Maintaining our competitive position relies on ensuring that global companies continue to invest in the UK - given that the top 5% of companies account for 75% of our sector's GVA. Just as important is their ability to offer the best people a challenging and rewarding career path. However, in recent years, student interest in food-related science based subjects has dropped significantly (illustrated by a marked drop in applications to relevant courses). The provision of relevant courses in the right location is vital, but we see both the supply of relevant courses and marketing of these courses in decline.

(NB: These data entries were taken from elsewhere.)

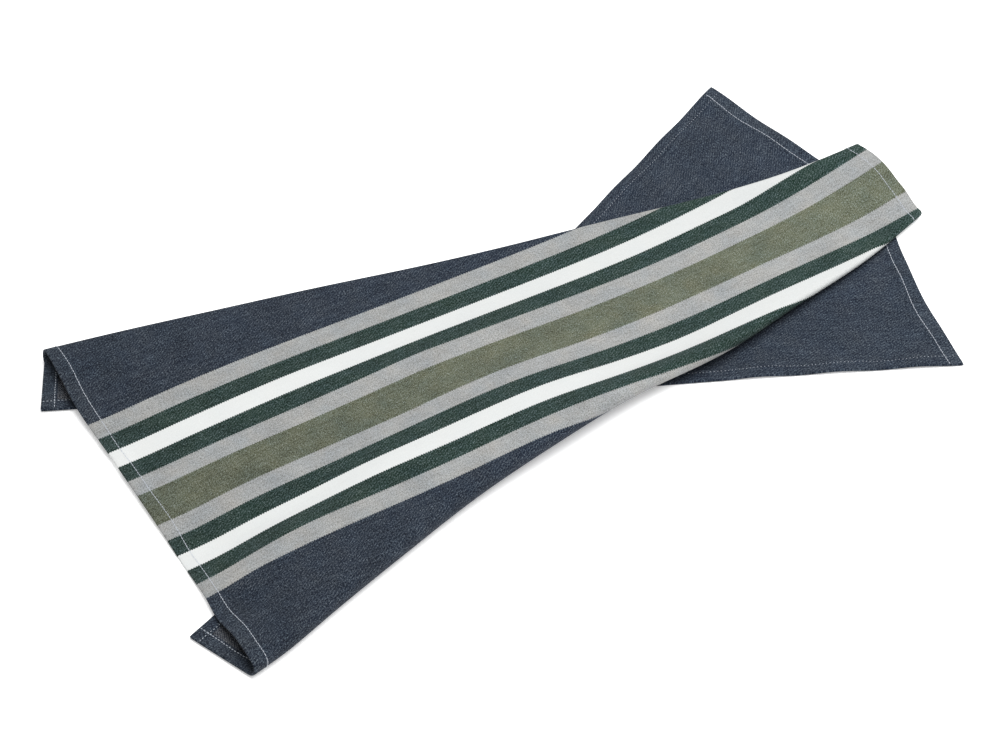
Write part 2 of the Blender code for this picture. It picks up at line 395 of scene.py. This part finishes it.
# The sheet: the middle of its thickness, and where each point is on the flat cloth
US = row_places()
GRID = np.concatenate((side_grid("b", US)[:, :0:-1], side_grid("a", US)), axis=1)
MIDDLE = GRID[:, :, :3]
NORMALS = grid_normals(MIDDLE)
ACROSS = GRID[:, :, 3]
ALONG = np.repeat(US[:, None], GRID.shape[1], axis=1)
GAP_END = HALF_LENGTH - np.abs(ALONG)
GAP_SIDE = HALF_WIDTH - np.abs(ACROSS)

# Its two faces
HEMS = np.maximum(hem_share(GAP_SIDE, SIDE_HEM), hem_share(GAP_END, END_HEM))
FRONT_HALF = 0.5 * CLOTH + HEM_FRONT * HEMS
BACK_HALF = 0.5 * CLOTH + HEM_BACK * HEMS
FRONT = 1
BACK = -1
FACES = {
    FRONT: MIDDLE + NORMALS * FRONT_HALF[..., None],
    BACK: MIDDLE - NORMALS * BACK_HALF[..., None],
}

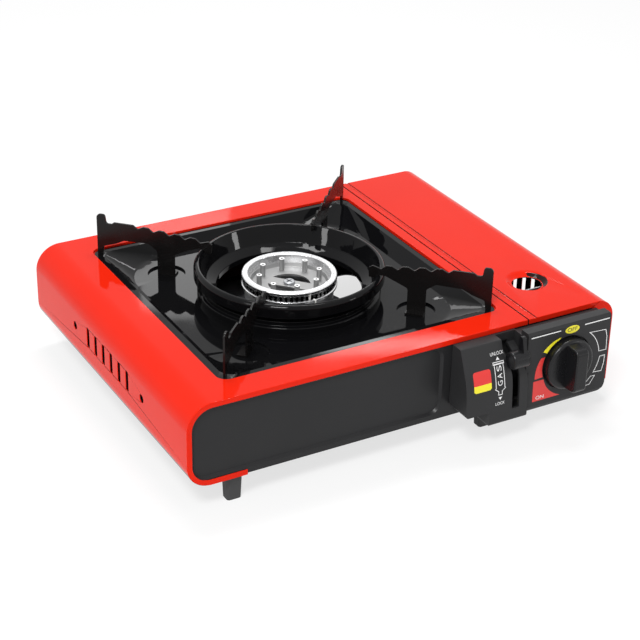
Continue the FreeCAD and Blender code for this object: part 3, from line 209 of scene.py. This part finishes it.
def inner_side_shade_mask(tree, axis, sign, below):
    """1 on a sheet's inside, where the colour gets painted shade.

    Those are faces that look down, that look up from near the floor, and that look one way along
    an axis below a height.
    """
    place = tree.nodes.new("ShaderNodeTexCoord")
    facing = tree.nodes.new("ShaderNodeSeparateXYZ")
    tree.links.new(place.outputs["Normal"], facing.inputs[0])
    parts = tree.nodes.new("ShaderNodeSeparateXYZ")
    tree.links.new(place.outputs["Object"], parts.inputs[0])
    down = maths(tree, "LESS_THAN", facing.outputs["Z"], -FACING)
    side = maths(tree, "MULTIPLY", facing.outputs[axis], float(sign))
    side = maths(tree, "GREATER_THAN", side, FACING)
    under = maths(tree, "LESS_THAN", parts.outputs["Z"], below / 1000)
    side = maths(tree, "MULTIPLY", side, under)
    up = maths(tree, "GREATER_THAN", facing.outputs["Z"], FACING)
    low = maths(tree, "LESS_THAN", parts.outputs["Z"], LOW_SIDE / 1000)
    up = maths(tree, "MULTIPLY", up, low)
    behind = maths(tree, "GREATER_THAN", parts.outputs["Y"], at(0, BEHIND_FRONT, 0).y)
    up = maths(tree, "MULTIPLY", up, behind)
    return maths(tree, "MAXIMUM", maths(tree, "MAXIMUM", down, side), up)


def red_enamel(name, axis, sign, below):
    """Glossy red coat outside, painted shade in near black on the inside faces."""
    material = surface(
        name, (0.72, 0.018, 0.004), (0.66, 0.014, 0.003), (0.05, 0.08),
        ior=1.18, grain=500.0, bump=0.015
    )
    inside = inner_side_shade_mask(material.node_tree, axis, sign, below)
    # Painted shade: the sheets' inside faces are near black
    add_mask(material, inside, (0.02, 0.008, 0.007))
    return material


red = red_enamel("red_enamel", "X", 1, SHELL_TOP - 4)
lid_red = red_enamel("lid_red", "X", -1, SHELL_TOP)
back_red = red_enamel("back_red", "Y", -1, SHELL_TOP)
black_paint = surface(
    "black_paint", (0.02, 0.02, 0.021), (0.016, 0.016, 0.017), (0.3, 0.4), ior=1.28, grain=1600.0
)
enamel = surface(
    "black_enamel", (0.003, 0.003, 0.004), (0.005, 0.005, 0.005), (0.03, 0.06),
    ior=1.22, grain=160.0, bump=0.03
)
support_enamel = surface(
    "support_enamel", (0.008, 0.007, 0.007), (0.004, 0.004, 0.004), (0.14, 0.3),
    ior=1.3, grain=700.0, bump=0.2
)
plastic = surface(
    "dark_plastic", (0.024, 0.024, 0.025), (0.019, 0.019, 0.02), (0.4, 0.5),
    ior=1.3, grain=2500.0, bump=0.15
)
knob_black = surface(
    "knob_plastic", (0.008, 0.008, 0.009), (0.006, 0.006, 0.007), (0.24, 0.32),
    ior=1.35, grain=2500.0, bump=0.1
)
rubber = surface(
    "rubber", (0.045, 0.045, 0.046), (0.035, 0.035, 0.036), (0.6, 0.75), grain=1500.0, bump=0.2
)
casting = surface(
    "cast_aluminium", (0.46, 0.46, 0.47), (0.34, 0.34, 0.35), (0.4, 0.55),
    metallic=1.0, grain=1400.0, bump=0.25, depth=0.00005
)
deck_metal = surface(
    "deck_aluminium", (0.4, 0.4, 0.4), (0.33, 0.33, 0.33), (0.5, 0.62),
    metallic=1.0, grain=1400.0, bump=0.2, depth=0.00005
)
post_tops = ring_mask(deck_metal.node_tree, 18.0, 27.0, RING_TOP - 0.1, RING_TOP + 1.0)
add_mask(deck_metal, post_tops, (0.95, 0.95, 0.95))
machined = brushed(
    "machined_aluminium", (0.88, 0.88, 0.89), (0.76, 0.76, 0.77), (0.18, 0.3), (1, 1, 6)
)
# Painted shade: the walls inside the ring's flame slots are near black
slot_shade = ring_mask(machined.node_tree, 31.0, 33.4, RING_TOP - 7.3, RING_TOP - 3.2)
add_mask(machined, slot_shade, (0.006, 0.006, 0.006))
zinc = brushed("zinc_steel", (0.5, 0.51, 0.53), (0.38, 0.39, 0.41), (0.3, 0.45), (1, 8, 1))
# Painted shade: a darker copy of the zinc steel, for the parts inside the casing
dull_shaded_steel = brushed(
    "dull_shaded_steel", (0.09, 0.09, 0.095), (0.05, 0.05, 0.055), (0.5, 0.7), (1, 8, 1)
)
brass = surface("brass", (0.75, 0.55, 0.25), (0.68, 0.5, 0.22), (0.25, 0.35), metallic=1.0)
igniter_white = surface("igniter_plastic", (0.7, 0.7, 0.68), (0.62, 0.62, 0.6), (0.4, 0.5))
ceramic = surface(
    "ceramic", (0.86, 0.85, 0.82), (0.8, 0.79, 0.76), (0.25, 0.4), grain=1200.0, bump=0.1
)
print_white = surface("print_white", (0.85, 0.85, 0.85), (0.78, 0.78, 0.78), (0.4, 0.5))
print_yellow = surface("print_yellow", (0.85, 0.76, 0.02), (0.8, 0.7, 0.015), (0.35, 0.45))
print_red = surface("print_red", (0.72, 0.03, 0.025), (0.66, 0.025, 0.02), (0.35, 0.45))
print_black = surface("print_black", (0.02, 0.02, 0.02), (0.015, 0.015, 0.015), (0.4, 0.5))

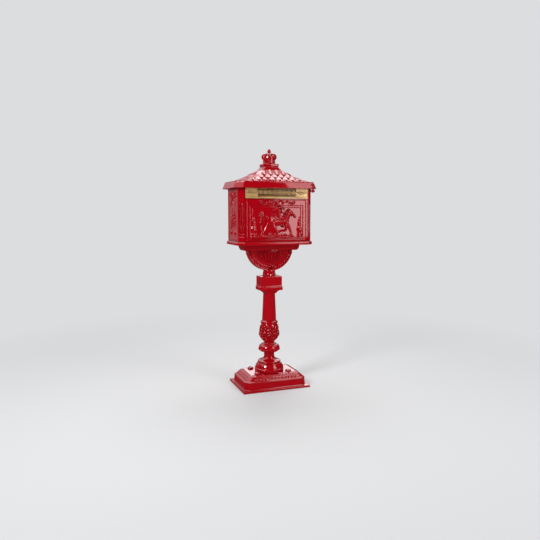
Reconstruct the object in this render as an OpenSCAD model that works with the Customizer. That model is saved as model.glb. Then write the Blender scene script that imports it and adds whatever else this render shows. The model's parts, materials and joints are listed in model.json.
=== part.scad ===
// Pedestal post box: a canted cast box with a tiled roof on a turned column and stepped base.
// The origin is the middle of the base's underside. The front faces -Y, and +Z is up.

/* [Base] */
// Width of the base's flange
base_w = 346; // [320:1:380]
// Depth of the base's flange
base_d = 249; // [240:1:280]
// Thickness of the base's flange
base_flange_t = 10; // [8:0.5:14]
// Height of the base's canted wall above the ground
base_wall_top = 50; // [44:1:60]
// Rise of the stepped moulding from the wall up to the deck
base_step_rise = 23; // [18:0.5:28]
// Wall thickness of the base casting
base_wall = 6; // [5:0.5:8]
// Ledge of the flange around the wall
base_ledge = 12; // [8:0.5:16]
// Leg of the canted corners at the foot of the wall
base_cant = 26; // [22:1:34]
// Inset of the deck's edge from the flange's edge at the left and right
deck_inset = 53; // [48:1:56]
// How much farther the deck's edge is inset at the front and rear
deck_inset_more = 3; // [0:0.5:5]
// Distance between the anchor holes across the front
anchor_pitch_x = 164; // [160:1:180]
// Distance between the anchor holes from front to back
anchor_pitch_y = 109; // [104:1:116]
// Diameter of the anchor holes
anchor_hole_d = 11; // [8:0.5:14]
// Diameter of the domed anchor caps
anchor_cap_d = 31; // [27:0.5:33]
// Height of the domed anchor caps
anchor_cap_h = 11; // [8:0.5:14]
// Diameter of the beads on the base's moulding
base_bead_d = 8; // [6:0.5:9]
// Distance between the beads on the base's moulding
base_bead_pitch = 17.2; // [14:0.2:22]

/* [Lower column] */
// Diameter of the foot
foot_d = 146; // [130:1:148]
// Height of the foot
foot_h = 17; // [14:1:26]
// Height of the bell above the foot
bell_h = 25; // [20:1:32]
// Diameter of the collar on the bell
collar_d = 116; // [104:1:122]
// Height of the collar
collar_h = 12; // [8:1:16]
// Diameter of the narrow necks
neck_d = 52; // [48:1:58]
// Height of the flared stem between the collar and the knop
stem_h = 43; // [38:1:52]
// Diameter of the beaded knop
knop_d = 106.6; // [96:1:116]
// Height of the beaded knop
knop_h = 40; // [34:1:46]
// Height of the neck between the knop and the urn
upper_neck_h = 12; // [10:1:18]
// Widest diameter of the leaf urn
urn_d = 93.6; // [86:1:100]
// Height of the leaf urn
urn_h = 90; // [80:1:110]
// Diameter of the ring of balls over the urn
ring_d = 87.6; // [84:1:94]
// Height of the ring of balls
ring_h = 20; // [16:1:26]
// Number of acanthus leaves around the urn
leaf_count = 6; // [5:1:8]
// How far the leaves stand out of the urn
leaf_relief = 2.6; // [1.5:0.1:4]

/* [Upper column] */
// Diameter of the shaft at its foot
shaft_foot_d = 71; // [66:0.5:74]
// Diameter of the shaft at its top
shaft_top_d = 59.4; // [56:0.5:64]
// Height of the tapered shaft
shaft_h = 137; // [100:1:180]
// Height of the cavetto under the block
cavetto_h = 16; // [12:1:26]
// Width of the square block
block_w = 110; // [100:1:124]
// Depth of the square block
block_d = 76; // [72:1:84]
// Height of the square block
block_h = 71; // [60:1:90]

/* [Bracket] */
// Height of the neck under the half disc
bracket_neck_h = 26; // [22:1:36]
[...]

There is a significant risk that there will be insufficient food scientists and food technologists to promote the future growth of the food and drink manufacturing sector. Research carried out last year by Improve, our sector skills council, suggests that up to 25% of food science/food technology posts were vacant; this equates to 2,360 positions being unfilled at any time. So DBERR initiatives such as Manufacturing Insight and Manufacturing Futures are critical to the future health of the food chain and ultimately to our food security.
We are working in partnership with Improve to follow through on a number of solutions identified to address the issues faced in the sector for food science and technology. Workshops to facilitate action, including identification in provision gaps, careers advice enhancement and marketing of the sector are being developed.
Our industry has a good track record of investing in its people - recognising the importance of investing in this valuable resource to remain competitive and effective. We estimate that our 20 biggest members are now providing around three million training hours each year at a cost of around £8m, for instance.
3. Consumer information
There is understandable interest in discussing how companies should present information that highlights the 'sustainable performance' of their products.
Our members have a good track record of providing relevant information for consumers in an easy-to-digest format, usually in the form of an accreditation mark on packs. The increasing popularity of products carrying the Fairtrade or Rainforest Alliance brands are good examples of how our industry has embraced important aspects of the sustainable sourcing debate and taken them into the mainstream. Similarly the success of the LEAF Marque, Red Tractor logo and the Freedom Foods scheme are further signs of how consumers are able to identify products that address specific concerns about particular aspects of the food production system.
The growth in the organic food market is, of course, addressing another important consumer need - although, in this case, the simple use of organic branding on packs (backed up by an appropriate accreditation mark) is conveying some complex lifestyle choices.
More recently, the spotlight has turned onto carbon measurement and labelling. FDF has been at the heart of work led by the British Standards Institute, Defra and Carbon Trust to develop a single UK methodology for measuring carbon footprints across whole supply chains. The BSI's Publicly Available Standard (PAS 2050) was published in October 2008 and we support its development as an important tool for driving CO2 hotspots out of the food chain.
PAS 2050 may also provide the sort of standardised data that will be necessary if we are to communicate effectively with consumers on the issue of carbon reduction. Work is now underway to evaluate how best to provide such complex information (particularly to help people make comparisons between different products) - and whether that should be done online, at the point of purchase or on pack.
As other sustainability issues come to the fore - such as the provenance of ingredients or the use of air transportation - there is always a danger that packs will become overloaded with information and cluttered with logos. Given the complexities of all the economic, environmental and social issues that underpin our current understanding of sustainability, it is debatable whether it will be possible to develop a single labelling system that is able to capture the nuances of all these issues simultaneously and present that in a meaningful way (and it is worth remembering that there are other pressures on food businesses to provide information on-pack e.g. related to health issues).
The types of schemes outlined above are all currently provided on a voluntary basis. Producers listen to their consumers in deciding what is required and how that information should be presented. Today, we tend to see logos on packs; in future, we are likely to see more in-depth information appearing online as the debates and the issues that interest consumers become equally more detailed and complex.
We also suspect that efforts to create regulatory responses to this debate are fraught with danger - not least because such solutions would need to be negotiated at an EU level, which does not always result in the best regulation. For instance, we remain concerned at efforts to extend the EU Eco-label scheme to cover food and drink products, which would introduce the concept of a simplistic pass/fail approach that is not suited to our sector.